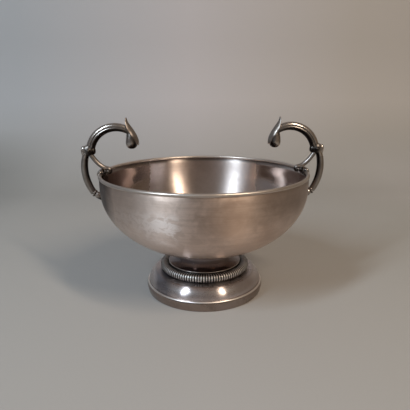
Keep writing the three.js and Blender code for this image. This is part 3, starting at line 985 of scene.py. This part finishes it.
def old_dirt_and_shade(piece):
    """Old dirt on the main casting, on the knot and, thinner, the lower arm, and painted shade on the arch's
    lower reeds.
    """
    x, _, z = vertex_rows(piece, "co").T / MM
    knot_dirt = KNOT_DIRT * np.exp(-(np.hypot(x - KNOT[0] + 0.5, z - KNOT[1]) / KNOT_REACH) ** 4)
    knot_dirt *= np.clip((KNOT[0] + KNOT_OUTWARD - x) / SHORT_FADE, 0, 1)
    from_middle = np.hypot(x - ARCH_MIDDLE[0], z - ARCH_MIDDLE[1])
    on_arch = np.clip((z - KNOT[1] - 1.5) / LONG_FADE, 0, 1) * (from_middle > ARCH_RADIUS - ARCH_THICK * 0.6)
    # Painted shade on the arch's inner, lower reeds.
    reed_shade = REED_SHADE * np.clip((ARCH_RADIUS + 0.6 - from_middle) / SHORT_FADE, 0, 1) * on_arch
    arm_dirt = ARM_DIRT * np.clip((KNOT[1] - 3 - z) / LONG_FADE, 0, 1)
    return np.max((knot_dirt, reed_shade, arm_dirt), axis=0)


def scroll():
    """The main casting: lower arm, knot, arch and bud in one skin."""
    parts = [lower_arm(), up_to_leaf(arch()), up_to_leaf(bud()), *knot()]
    return melted("handle_right", parts, cast_plate, CAST_VOXEL, CAST_SMOOTHING)


def leaf_lift(t, s, front):
    """How far a face of the leaf stands off its middle line. t runs down it, s across it from -1 to 1."""
    thick = LEAF_THICK / 2 * min(1, 0.3 + 1.6 * t) * math.sqrt(max(0.02, 1 - abs(s) ** 2.5))
    cup = LEAF_CUP * math.sin(math.pi * t) * s * s
    if not front:
        return -thick - cup
    vein = VEIN_HEIGHT * math.exp(-((s / VEIN_WIDTH) ** 2))
    side_veins = math.cos(2 * math.pi * (SIDE_VEINS * t + SIDE_VEIN_LEAN * abs(s))) * abs(s) * (1 - abs(s))
    return thick - cup + vein + SIDE_VEIN_HEIGHT * side_veins


def leaf():
    """A leaf cupped round the arch's end, with a raised vein, side veins and lobed edges."""
    points, outs = along(leaf_path())
    verts, faces = [], []
    for front in (False, True):
        for i, (middle, out) in enumerate(zip(points, outs)):
            t = i / LEAF_STEPS
            blade = math.sin(math.pi * min(0.84, 0.05 + t * 0.8))
            lobes = 1 + LOBE_DEPTH * math.cos(2 * math.pi * LEAF_LOBES * t)
            half = LEAF_WIDE / 2 * max(0.08, blade * lobes)
            for s in np.linspace(-1, 1, LEAF_COLUMNS + 1):
                point = middle + out * leaf_lift(t, s, front)
                verts.append((point[0], s * half, point[1]))
    row, sheet = LEAF_COLUMNS + 1, (LEAF_STEPS + 1) * (LEAF_COLUMNS + 1)
    for i in range(LEAF_STEPS):
        for k in range(LEAF_COLUMNS):
            corner = i * row + k
            faces.append((corner, corner + 1, corner + row + 1, corner + row))
            faces.append(tuple(v + sheet for v in (corner, corner + row, corner + row + 1, corner + 1)))
    edge = [i * row for i in range(LEAF_STEPS + 1)]
    edge += [LEAF_STEPS * row + k for k in range(1, LEAF_COLUMNS + 1)]
    edge += [i * row + LEAF_COLUMNS for i in range(LEAF_STEPS - 1, -1, -1)]
    edge += [k for k in range(LEAF_COLUMNS - 1, 0, -1)]
    for v, n in zip(edge, edge[1:] + edge[:1]):
        faces.append((v, n, n + sheet, v + sheet))
    return mesh_object("leaf_right", np.array(verts), faces, leaf_plate)


def strut():
    """Down from the knot, level over the rim, then a curl over the inside of the bowl."""
    start = KNOT + np.array((-0.8, -2.4))
    eye = on_handle(-CURL_INSET, 0.3)
    top = eye + np.array((0, CURL_RADIUS))
    corner = np.array(((start[0] + top[0]) / 2 + 0.3, top[1] + 0.9))
    path = bend(start, corner, top, STRUT_STEPS)
    for degrees in np.linspace(CURL_START, CURL_END, CURL_STEPS):
        path.append(tuple(on_arc(eye, CURL_RADIUS * (1 - degrees / CURL_CLOSE), 90 + degrees)))

    def size(t):
        taper = 1 - STRUT_TAPER * max(0, (t - TAPER_START) / (1 - TAPER_START))
        return STRUT_THICK / 2 * taper, STRUT_WIDE / 2 * taper**0.5

    parts = [tube(*along(path), STRUT_SIDES, size), ball((eye[0], 0, eye[1] - 0.1), *CURL_BEAD)]
    return melted("strut_right", parts, strut_plate, FINE_VOXEL, FINE_SMOOTHING)


def saddle():
    """A pad bent along the rim, wrapped over the wire, with a bead at each end."""
    half = SADDLE_SPAN / 2 / WIRE_RING
    wire_z = RIM_Z - RIM_WIRE / 2
    verts = []
    for t in np.linspace(-1, 1, SADDLE_ROWS):
        thick = RIM_WIRE / 2 + GAP + SADDLE_WALL * (1 - 0.6 * t * t)
        for turn in np.linspace(0, 2 * math.pi, SADDLE_SIDES, endpoint=False):
            radius = WIRE_RING + thick * math.cos(turn)
            height = wire_z + thick * math.sin(turn)
            verts.append((radius * math.cos(t * half), radius * math.sin(t * half), height))
    faces = sleeve(SADDLE_ROWS, SADDLE_SIDES)
    x, y = WIRE_RING * math.cos(half), WIRE_RING * math.sin(half)
    cap(verts, faces, 0, SADDLE_SIDES, (x, -y, wire_z))
    cap(verts, faces, SADDLE_ROWS - 1, SADDLE_SIDES, (x, y, wire_z))
    parts = [(np.array(verts), faces)]
    for side in (-1, 1):
        parts.append(ball((x, side * y, RIM_Z + 0.5), *SADDLE_BEAD))
    return melted("rim_pad_right", parts, cast_plate, FINE_VOXEL, FINE_SMOOTHING)


def boss():
    """A turned boss on the wall, with a collar that takes the foot of the arm."""
    head = on_arc(ARM_MIDDLE, ARM_ARC_RADIUS, arm_angle(-ARM_FOOT_DROP))
    half = BOSS_WIDE / 2
    outline = [
        (0, -BOSS_LENGTH * 0.7),
        (half * 0.8, -BOSS_LENGTH * 0.7),
        (half * 0.95, -3.2, 1),
        (half * 0.76, -1.6, 0.5),
        (half * 1.0, -1.1, 0.35),
        (half * 1.0, 0, 0.35),
        (0, 0.2),
    ]
    verts, faces = revolve(rounded(outline, 5, closed=False), SMALL_ROUND_STEPS)
    lean = math.radians(BOSS_LEAN)
    x = verts[:, 0] * math.cos(lean) + verts[:, 2] * math.sin(lean)
    z = -verts[:, 0] * math.sin(lean) + verts[:, 2] * math.cos(lean)
    verts = np.stack([x + head[0], verts[:, 1], z + head[1]], 1)
    return mesh_object("boss_right", verts, faces, cast_plate)


def handles():
    """Every sub-part of the right handle, with dirt in its hollows and, on the main casting, painted shade
    on the arch's lower reeds, and its mirror image on the left.
    """
    made = (
        (scroll(), "scroll", "cast_plate"),
        (leaf(), "leaf", "cast_plate"),
        (strut(), "strut", "cast_plate"),
        (saddle(), "rim_saddle", "cast_plate"),
        (boss(), "wall_boss", "dark_plate"),
    )
    for piece, part, slot in made:
        dirt = hollows(piece)
        # The main casting also gets old dirt and painted shade on the arch's lower reeds.
        if part == "scroll":
            dirt = np.maximum(dirt, old_dirt_and_shade(piece))
        store_dirt_and_shade(piece, dirt)
        other = mirrored(piece, piece.name.replace("right", "left"))
        finish_piece(piece, slot, f"handle_right_{part}")
        finish_piece(other, slot, f"handle_left_{part}")


# Stage, light and camera

YAW = 2.7
CAMERA_DISTANCE = 315.0
CAMERA_HEIGHT = 153.2
CAMERA_SIDE = 0.7
CAMERA_DOWN = 15.05
CAMERA_ROLL = -0.23
FOCAL_PIXELS = 411.0
PHOTO_PIXELS = 410.0
SENSOR = 36.0

# The paper that the bowl stands on
PAPER_FRONT = -1400
PAPER_BACK = 330
PAPER_BEND = 260
PAPER_TOP = 1500
PAPER_HALF = 1500

# Where its tones change, in millimetres: to the left, to the right, up the wall and far back on the floor
TO_LEFT = (0, -350)
TO_RIGHT = (0, 350)
UP_WALL = (0, 140)
FAR_BACK = (140, 280)
FAR_LOW = (90, 20)
FAR_LEFT = (-240, -400)
FAR_RIGHT = (150, 350)

# Its tones, from left to right. Their changes are painted light: darker and cooler on the left, darker and
# warmer on the right, and a brighter wall.
FLOOR_TONES = ((0.375, 0.38, 0.375), (0.43, 0.41, 0.395), (0.37, 0.345, 0.305))
WALL_TONES = ((0.47, 0.49, 0.52), (0.60, 0.56, 0.565), (0.53, 0.48, 0.435))
FAR_LEFT_TONE = (0.26, 0.26, 0.255)
FAR_RIGHT_TONE = (0.46, 0.43, 0.40)
GRAIN_TONE = (0.3, 0.28, 0.26)

# The room's dim light
ROOM_LEFT = (0.16, 0.155, 0.16)
ROOM_RIGHT = (0.20, 0.155, 0.115)
ROOM_CEILING = (0.20, 0.18, 0.16)

# The two windows: angles in degrees, distance and size in metres, height of the aim, power in watts
WINDOW_DISTANCE = 1.3
WINDOW_AIM = 60
WINDOWS = {
    "left_window": dict(azimuth=-49, elevation=41, size=(0.13, 0.66), power=9.5, tint=(0.74, 0.88, 1.0)),
    "right_window": dict(azimuth=40, elevation=47, size=(0.11, 0.66), power=7.6, tint=(1.0, 0.85, 0.68)),
}


def camera():
    """The photograph's camera, turned with the object's small turn on the table."""
    data = bpy.data.cameras.new("camera")
    data.sensor_width = SENSOR
    data.lens = SENSOR * FOCAL_PIXELS / PHOTO_PIXELS
    data.clip_start = 0.01
    data.clip_end = 20
    made = linked("camera", data)
    yaw, down, roll = (math.radians(v) for v in (YAW, CAMERA_DOWN, CAMERA_ROLL))
    turn = Matrix.Rotation(-yaw, 3, "Z")
    right = turn @ Vector((1, 0, 0))
    ahead = turn @ Vector((0, math.cos(down), -math.sin(down)))
    up = right.cross(ahead)
    rolled_right = math.cos(roll) * right + math.sin(roll) * up
    rolled_up = -math.sin(roll) * right + math.cos(roll) * up
    matrix = Matrix((rolled_right, rolled_up, -ahead)).transposed().to_4x4()
    matrix.translation = (turn @ Vector((CAMERA_SIDE, -CAMERA_DISTANCE, CAMERA_HEIGHT))) * MM
    made.matrix_world = matrix
    bpy.context.scene.camera = made


def paper():
    """The tones of floor and backdrop, which carry painted light, with a fine grain."""
    material = bpy.data.materials.new("paper")
    material.use_nodes = True
    nodes = Nodes(material.node_tree)
    shader = material.node_tree.nodes["Principled BSDF"]
    x, y, z = nodes.axes()
    bands = []
    for left_tone, middle_tone, right_tone in (FLOOR_TONES, WALL_TONES):
        band = nodes.mix(nodes.ramp(x, TO_LEFT), middle_tone, left_tone)
        bands.append(nodes.mix(nodes.ramp(x, TO_RIGHT), band, right_tone))
    tone = nodes.mix(nodes.ramp(z, UP_WALL), *bands)
    far = nodes.times(nodes.ramp(y, FAR_BACK), nodes.ramp(z, FAR_LOW))
    tone = nodes.mix(nodes.times(far, nodes.ramp(x, FAR_LEFT)), tone, FAR_LEFT_TONE)
    tone = nodes.mix(nodes.times(far, nodes.ramp(x, FAR_RIGHT)), tone, FAR_RIGHT_TONE)
    grain = nodes.between(nodes.noise(PAPER_GRAIN, 2, 0.5), 0.3, 0.7, 0, 0.06)
    nodes.put(shader.inputs["Base Color"], nodes.mix(grain, tone, GRAIN_TONE))
    nodes.put(shader.inputs["Roughness"], 0.9)
    nodes.put(shader.inputs["Specular IOR Level"], 0.15)
    return material


def sweep():
    """Floor that curves up into the backdrop. Its points at y = 0 keep the floor in front shaded flat."""
    line = [(PAPER_FRONT, 0), (0, 0), (PAPER_BACK, 0)]
    line += arc((PAPER_BACK, PAPER_BEND), PAPER_BEND, -90, 0, 16)[1:]
    line.append((PAPER_BACK + PAPER_BEND, PAPER_TOP))
    verts = [(x, y, z) for y, z in line for x in (-PAPER_HALF, PAPER_HALF)]
    faces = [(2 * i, 2 * i + 1, 2 * i + 3, 2 * i + 2) for i in range(len(line) - 1)]
    mesh_object("floor", verts, faces, paper())


def window(name, azimuth, elevation, size, power, tint):
    """A soft light at an angle from the front, aimed at the bowl."""
    data = bpy.data.lights.new(name, "AREA")
    data.shape = "RECTANGLE"
    data.size, data.size_y = size
    data.energy = power
    data.color = tint
    made = linked(name, data)
    a, e = math.radians(azimuth), math.radians(elevation)
    away = Vector((math.sin(a) * math.cos(e), -math.cos(a) * math.cos(e), math.sin(e)))
    made.location = away * WINDOW_DISTANCE + Vector((0, 0, WINDOW_AIM * MM))
    made.rotation_mode = "QUATERNION"
    made.rotation_quaternion = (-away).to_track_quat("-Z", "Y")


def world():
    """A dim even room, a little cooler on the left and warmer on the right."""
    made = bpy.data.worlds.new("room")
    bpy.context.scene.world = made
    made.use_nodes = True
    nodes = Nodes(made.node_tree)
    direction = nodes.new("ShaderNodeTexCoord").outputs["Generated"]
    x, _, z = nodes.new("ShaderNodeSeparateXYZ", {"Vector": direction}).outputs
    tone = nodes.mix(nodes.between(x, -0.8, 0.8), ROOM_LEFT, ROOM_RIGHT)
    tone = nodes.mix(nodes.between(z, 0.35, 0.9), tone, ROOM_CEILING)
    nodes.put(made.node_tree.nodes["Background"].inputs["Color"], tone)


camera()
sweep()
world()
for name, settings in WINDOWS.items():
    window(name, **settings)
bpy.context.scene.view_settings.view_transform = "Standard"

bowl_shell()
rim_wire()
neck()
gadroons()
foot_dome()
foot_band()
handles()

◆ **WHAT THIS TASK INVOLVES**:
Where a line contains "scene", copy that line.

◆ **SOLUTION TO THIS TASK**:
Keep writing the three.js and Blender code for this image. This is part 3, starting at line 985 of scene.py. This part finishes it.
    bpy.context.scene.camera = made
    bpy.context.scene.world = made
bpy.context.scene.view_settings.view_transform = "Standard"